Latency and Cost of Multi-Agent Intelligent Tutoring at Scale
Provides concrete deployment guidance for institutions choosing between throughput tiers for multi-agent tutoring systems at scales from a single seminar to university-wide rollout.
The paper evaluates latency and cost of a multi-agent LLM tutoring system (ITAS) across three throughput tiers and concurrency levels up to 50 users, finding Priority PayGo maintains sub-4-second response times under load, while Provisioned Throughput offers lowest latency at low concurrency but saturates above ~20 users. Cost analysis shows pay-per-token tiers are cheaper than a textbook per student per semester.

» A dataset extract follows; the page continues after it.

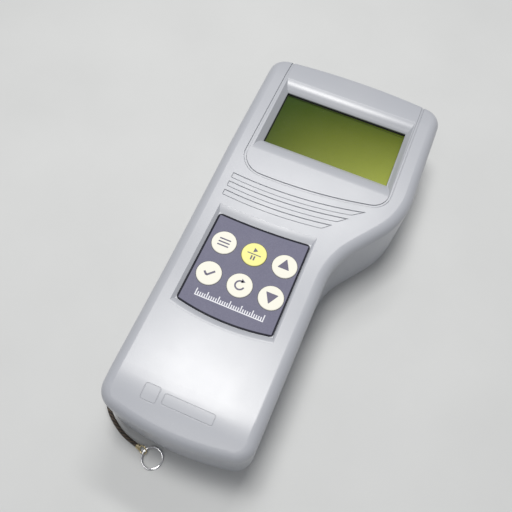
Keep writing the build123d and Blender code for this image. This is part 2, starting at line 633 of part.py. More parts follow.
# ---------------------------------------------------------------- main board
def save_boards():
    with BuildSketch(Plane.XY.offset(BOARD_Z)) as plan:
        with BuildLine():
            Polyline((-40.0, 77.0), (40.0, 77.0), (40.0, 38.0), (16.6, 4.0), (16.6, -78.0),
                     (-39.0, -78.0), (-39.0, -20.0), (-40.0, 40.0), close=True)
        make_face()
    board = extrude(plan.sketch, BOARD_THICK)
    for x, y in BOARD_SCREWS:
        board -= post(x, y, (0, 40), 1.3)
    save("main_board", board)
    screws = [screw(x, y, BOARD_Z, 7.0, 1.1, 2.2, 1.3) for x, y in BOARD_SCREWS]
    save("main_board_screws", together(screws))
    chips = []
    for x, y, wide, deep, tall in ((-4, 58, 20, 20, 2.2), (22, 62, 14, 10, 2.0), (20, 46, 10, 7, 1.8),
                                   (-12, -20, 18, 12, 2.4), (-24, 44, 9, 6, 1.6), (0, -62, 12, 8, 1.8)):
        body = box((x - wide / 2, x + wide / 2), (y - deep / 2, y + deep / 2),
                   (BOARD_TOP + 0.2, BOARD_TOP + tall))
        pins = int(wide // 1.6)
        for number in range(pins):
            along = x - (pins - 1) * 0.8 + 1.6 * number
            body += box((along - 0.25, along + 0.25), (y - deep / 2 - 1.0, y + deep / 2 + 1.0),
                        (BOARD_TOP, BOARD_TOP + 0.7))
        chips.append(body)
    save("board_chips", together(chips))
    cans = []
    for x, y, radius, tall in ((-28, -40, 4.0, 8.0), (4, -40, 3.2, 7.0),
                               (-20, 30, 2.5, 5.5), (12, 24, 2.5, 5.5)):
        can = post(x, y, (BOARD_TOP, BOARD_TOP + tall), radius)
        cans.append(fillet(can.edges().group_by(Axis.Z)[-1], 0.5))
    save("board_capacitors", together(cans))
    buzzer = post(-10, 8, (BOARD_TOP, BOARD_TOP + 5.0), 7.0) - post(-10, 8, (BOARD_TOP + 3.5, 40), 1.5)
    save("buzzer", buzzer)


# ---------------------------------------------------------------- sockets and switch
def save_ports():
    body_z = (BOARD_TOP, PORT_Z + 4.2)
    half = 4.6
    jack = box((WALL_IN_X, -28.0), (DC_JACK_Y - half, DC_JACK_Y + half), body_z)
    jack += rod_x((-43.2, WALL_IN_X), DC_JACK_Y, PORT_Z, 4.1)
    jack -= rod_x((-50, -33.0), DC_JACK_Y, PORT_Z, 2.8)
    save("dc_jack", jack)
    save("dc_jack_pin", rod_x((-42.2, -33.0), DC_JACK_Y, PORT_Z, 1.0))

    socket = box((WALL_IN_X, -30.0), (DATA_SOCKET_Y - 6.2, DATA_SOCKET_Y + 6.2), (BOARD_TOP, PORT_Z + 5.8))
    socket += rod_x((-42.9, WALL_IN_X), DATA_SOCKET_Y, PORT_Z, 5.6)
    socket -= rod_x((-50, -37.0), DATA_SOCKET_Y, PORT_Z, 4.5)
    contact_ring = [(DATA_SOCKET_Y + 2.8 * cos(radians(45 * n + 22.5)),
                     PORT_Z + 2.8 * sin(radians(45 * n + 22.5))) for n in range(8)]
    for y, z in contact_ring:
        socket -= rod_x((-38, -32.5), y, z, 0.45)
    save("data_socket", socket)

    jack = box((WALL_IN_X, -27.5), (ANALOG_JACK_Y - 3.6, ANALOG_JACK_Y + 3.6), (BOARD_TOP, PORT_Z + 3.4))
    jack += rod_x((-42.7, WALL_IN_X), ANALOG_JACK_Y, PORT_Z, 3.1)
    jack -= rod_x((-50, -29.0), ANALOG_JACK_Y, PORT_Z, 1.8)
    save("analog_jack", jack)

    body = box((-41.0, -36.4), (SWITCH_Y - 7.0, SWITCH_Y + 7.0), (BOARD_TOP, PORT_Z + 2.6))
    body -= box((-42, -38.6), (SWITCH_Y - 4.6, SWITCH_Y + 4.6), (PORT_Z - 1.7, PORT_Z + 1.7))
    save("power_switch", body)
    near = SWITCH_Y - 4.3
    slider = box((-43.1, -38.9), (near, near + 4.2), (PORT_Z - 1.5, PORT_Z + 1.5))
    for step in range(3):
        y = near + 0.7 + 1.2 * step
        slider -= box((-44, -42.8), (y, y + 0.5), (PORT_Z - 2, PORT_Z + 2))
    save("power_slider", slider)

    front = SOCKET_FRONT_Y
    mouth = front + SOCKET_FLANGE
    floor = mouth - SOCKET_DEPTH
    shell = rod_y(SOCKET_X, (front - 11.0, front - 0.3), SOCKET_Z, 7.0)
    shell += rod_y(SOCKET_X, (front - 0.3, mouth), SOCKET_Z, 8.5)
    shell -= rod_y(SOCKET_X, (floor, mouth + 1), SOCKET_Z, SOCKET_BORE_R)
    shell -= rod_y(SOCKET_X, (front - 12.0, mouth), SOCKET_Z, SOCKET_INSERT_R)
    save("probe_socket", shell)
    insert = rod_y(SOCKET_X, (front - 10.8, floor), SOCKET_Z, SOCKET_INSERT_R)
    spots = [(SOCKET_X + 3.6 * cos(radians(45 * n)), SOCKET_Z + 3.6 * sin(radians(45 * n))) for n in range(8)]
    for x, z in spots:
        insert -= rod_y(x, (front - 10.0, front + 2), z, 0.8)
    save("probe_socket_insert", insert)
    contacts = []
    for x, z in spots:
        sleeve = rod_y(x, (front - 10.0, front - 5.6), z, 0.8) - rod_y(x, (front - 9.0, front), z, 0.5)
        contacts.append(sleeve)
    save("probe_socket_contacts", together(contacts))
    nut_y = (front - 6.2, front - 3.8)
    with BuildSketch(Plane.XZ) as hexagon:
        RegularPolygon(8.8, 6)
    nut = Pos(SOCKET_X, nut_y[1], SOCKET_Z) * extrude(hexagon.sketch, nut_y[1] - nut_y[0])
    nut -= rod_y(SOCKET_X, (80, 100), SOCKET_Z, 7.0)
    save("probe_socket_nut", nut)


# ---------------------------------------------------------------- batteries
def cell(x, foot_y):
    """One AA cell with its positive nub towards the head."""
    top = foot_y + CELL_LENGTH
    can = rod_y(x, (foot_y, top), CELL_Z, CELL_RADIUS)
    can = fillet(can.edges().filter_by(GeomType.CIRCLE), 0.7)
    return can + rod_y(x, (top, top + CELL_NUB), CELL_Z, 2.65)


def coil_spring(x, foot_y, length):
    """Contact spring as stacked turns joined by a post of wire."""
    turns = []
    wire = 0.35
    for number in range(4):
        y = foot_y + wire + number * (length - 2 * wire) / 3
        turns.append(Pos(x, y, CELL_Z) * Rot(90, 0, 0) * Torus(3.6 - 0.35 * number, wire))
    spring = turns[0]
    for turn in turns[1:]:
        spring += turn
    return spring + rod_y(x, (foot_y + wire, foot_y + length - wire), CELL_Z + 3.05, 0.6)


def save_batteries():
    columns = [GRIP_MIDDLE_X + CELL_PITCH * step for step in (-1, 0, 1)]
    tray = box(TRAY_X, TRAY_Y, TRAY_Z)
    inner = ((TRAY_X[0] + 3.0, TRAY_X[1] - 3.0), (TRAY_Y[0] + TRAY_WALL, TRAY_Y[1] - TRAY_WALL))
    tray -= box(inner[0], inner[1], (0, TRAY_Z[1] - TRAY_WALL))
    for x in (columns[0] + CELL_PITCH / 2, columns[1] + CELL_PITCH / 2):
        tray += box((x - 0.35, x + 0.35), (inner[1][0] + 3, inner[1][1] - 3), (13.5, TRAY_Z[1] - 1))
    save("battery_tray", tray)
    cells = []
    pitch = CELL_LENGTH + CELL_NUB
    for x in columns:
        for row in range(2):
            cells.append(cell(x, CELLS_FOOT_Y + row * pitch))
    save("battery_cells", together(cells))
    springs = [coil_spring(x, CELLS_FOOT_Y - SPRING_LENGTH, SPRING_LENGTH) for x in columns]
    save("battery_springs", together(springs))
    plates = []
    for x in columns:
        for y in (inner[1][0], inner[1][1] - CONTACT_THICK):
            plates.append(box((x - 5.5, x + 5.5), (y, y + CONTACT_THICK), (CELL_Z - 5.5, CELL_Z + 5.5)))
    save("battery_contacts", together(plates))


# ---------------------------------------------------------------- wrist strap tether
def cord_line():
    """Centre line of the cord: straight runs joined by arcs as large as the runs allow."""
    points = [Vector(*point) for point in CORD_ROUTE]
    runs = [points[n + 1] - points[n] for n in range(len(points) - 1)]
    radii = []
    for before, after in zip(runs, runs[1:]):
        half_turn = radians(before.get_angle(after)) / 2
        radii.append(0.45 * min(before.length, after.length) / tan(half_turn))
    print("cord radii", [round(radius, 1) for radius in radii])
    return FilletPolyline(*points, radius=radii)


def save_strap():
    ferrule = rod_x((-43.4, -37.6), STRAP_Y, STRAP_Z, 2.1)
    ferrule += rod_x((-43.4, -42.7), STRAP_Y, STRAP_Z, 2.9)
    ferrule -= rod_x((-50, CORD_ROUTE[0][0]), STRAP_Y, STRAP_Z, CORD_RADIUS + 0.1)
    save("strap_ferrule", ferrule)

    line = cord_line()
    section = Plane(origin=line @ 0, z_dir=line % 0) * Circle(CORD_RADIUS)
    cord = sweep(section, path=line)
    print("cord length", round(line.length, 2), "volume ratio",
          round(cord.volume / (3.14159265 * CORD_RADIUS ** 2 * line.length), 4))
    save("strap_cord", cord)

    end, heading = line @ 1, (line % 1).normalized()
    leaning = frame_at(end, tuple(heading), LOOP_TURN)
    sleeve = leaning * Pos(STRAP_END_SLEEVE / 2, 0, 0) * Rot(0, 90, 0) * Cylinder(1.1, STRAP_END_SLEEVE)
    reach = STRAP_END_SLEEVE + LOOP_RADIUS - 0.1
    save("strap_loop", sleeve + leaning * Pos(reach, 0, 0) * Torus(LOOP_RADIUS, LOOP_WIRE))

    away = Vector(cos(radians(RING_HEADING)), sin(radians(RING_HEADING)), 0)
    crossing = end + heading * reach + away * RING_OFFSET
    dip = asin((crossing.Z - RING_WIRE) / (2 * RING_RADIUS))
    outward = away * cos(dip) - Vector(0, 0, sin(dip))
    print("ring hinge", [round(value, 3) for value in crossing], "axis",
          [round(value, 4) for value in (away.Y, -away.X, 0)])
    ring = frame_at(crossing + outward * RING_RADIUS, tuple(outward))
    save("split_ring", ring * Torus(RING_RADIUS, RING_WIRE))


if __name__ == "__main__":
    main()
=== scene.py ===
"""Looks of the handheld weather meter, in metres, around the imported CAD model.

The case, keys, sockets and inner pieces are the CAD nodes with procedural materials. The cord, the
split ring, the key legends and the printed scale under the keys are pieces of their own.
"""
import json
from math import cos, pi, radians, sin

import bmesh
import bpy
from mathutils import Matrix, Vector


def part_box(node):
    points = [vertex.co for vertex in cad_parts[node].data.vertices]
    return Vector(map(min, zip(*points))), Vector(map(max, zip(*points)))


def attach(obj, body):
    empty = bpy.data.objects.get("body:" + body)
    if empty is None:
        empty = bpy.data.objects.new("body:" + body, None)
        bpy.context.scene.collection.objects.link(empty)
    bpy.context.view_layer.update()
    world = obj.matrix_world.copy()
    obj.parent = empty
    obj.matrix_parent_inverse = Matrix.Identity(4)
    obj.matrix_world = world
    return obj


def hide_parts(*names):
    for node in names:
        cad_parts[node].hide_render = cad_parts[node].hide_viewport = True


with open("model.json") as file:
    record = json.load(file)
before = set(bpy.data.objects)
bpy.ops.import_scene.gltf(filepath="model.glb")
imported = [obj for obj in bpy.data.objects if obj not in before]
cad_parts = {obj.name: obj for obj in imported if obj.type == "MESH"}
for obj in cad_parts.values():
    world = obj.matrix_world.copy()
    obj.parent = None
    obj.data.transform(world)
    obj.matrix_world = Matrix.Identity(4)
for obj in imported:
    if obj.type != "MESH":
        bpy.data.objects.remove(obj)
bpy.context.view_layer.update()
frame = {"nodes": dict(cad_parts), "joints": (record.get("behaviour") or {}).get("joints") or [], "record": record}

MM = 0.001

# ---------------------------------------------------------------- camera
CAMERA_AT = (0.0199, -0.1127, 0.2482)
CAMERA_TURN = (25.866, -2.758, 22.641)   # degrees about X, Y and Z
LENS_MM = 39.375
SENSOR_MM = 36.0

camera_data = bpy.data.cameras.new("camera")
camera_data.lens = LENS_MM
camera_data.sensor_width = SENSOR_MM
camera_data.clip_start = 10 * MM
camera = bpy.data.objects.new("camera", camera_data)
camera.location = CAMERA_AT
camera.rotation_euler = [radians(turn) for turn in CAMERA_TURN]
scene = bpy.context.scene
scene.collection.objects.link(camera)
scene.camera = camera
scene.view_settings.view_transform = "Standard"


# ---------------------------------------------------------------- materials
BODY_GREY = (0.422, 0.438, 0.478)
BODY_WORN = (0.465, 0.477, 0.510)
# olive display greens: painted shade, half shade and the painted reflection of the lens, spread over the display
# in lcd()
LCD_PAINTED_SHADE = (0.024, 0.062, 0.001)
LCD_HALF_SHADE = (0.150, 0.192, 0.015)
LCD_PAINTED_GLARE = (0.425, 0.486, 0.080)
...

Multi-agent LLM tutoring systems improve response quality through agent specialization, but each student query triggers several concurrent API calls whose latencies compound through a parallel-phase maximum effect that single-agent systems do not face. We instrument ITAS, a four-agent tutoring system built on Gemini 2.5 Flash and Google Vertex AI, across three throughput tiers (Standard PayGo, Priority PayGo, and Provisioned Throughput) and eleven concurrency levels up to 50 simultaneous users, producing over 3,000 requests drawn from a live graduate STEM deployment. Priority PayGo maintains flat sub-4-second response times across the full load range; Standard PayGo degrades substantially under classroom-scale concurrency; and Provisioned Throughput delivers the lowest latency at low concurrency but saturates its reserved capacity above approximately 20 concurrent users. Cost analysis places both pay-per-token tiers well below the price of a STEM textbook per student per semester under a worst-case usage ceiling. Provisioned Throughput, expensive under continuous provisioning, becomes cost-competitive for institutions that can predict and concentrate their traffic toward high utilization. These results provide concrete tier-selection guidance across deployment scales from a single seminar to a university-wide rollout.